24 hour clock - 24 hour clock is used quite widely in the UK. Military time, as you call it, ensures there is no confusion between am and pm times, particularly on timetables for planes and trains for example.
999 - 911 to you. I have no idea why we have different emergency service numbers. Just to ensure that foreigners never get help when they REALLY need it I guess!

A-Level - At 18, school kids take around three or four A-Levels (except in Scotland where they have another system of "Highers!). These are the qualifications that will get them into university or not, depending on the results. University entrance in the UK is based solely on merit so these exams are important. Similar to SATs in the US.

Abbatoir - Slaughterhouse to you. Don't mince your words huh?

Advert - Commercial. An advert on the TV (or ad, or advertisement) is what you would call a commercial. We also use the same word for printed ads in magazines and newspapers etc.

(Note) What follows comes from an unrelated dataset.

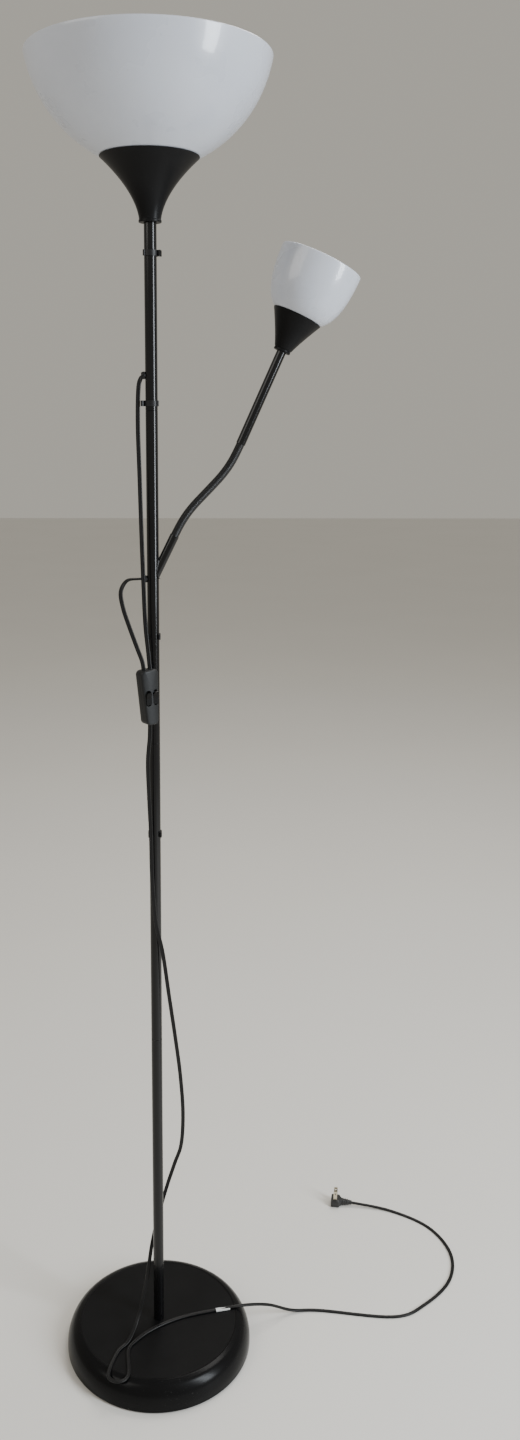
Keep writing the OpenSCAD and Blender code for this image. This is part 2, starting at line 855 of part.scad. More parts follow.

Aeroplane - Airplane to you.

AGM - Most clubs, societies and companies hold an Annual General Meeting. In the business sense it is a meeting of the shareholders.

Aluminium - This is aluminum to you. Dunno why they are spelt and pronounced differently. It is pronounced Al-u-min-i-um. Maybe it is to differentiate it from Plat-in-i-um. Just kidding!

American football - What you call football. Now we have it too, we have to give it another name, hence American Football.

Autocue - I was involved in making a short training film whilst I was in Austin. I realised autocue was not an American word when I asked for one. Everyone just looked at each other then laughed at me. They had no idea I was asking for a teleprompter.

Autumn - The season after summer. Fall is something we do when we get pissed!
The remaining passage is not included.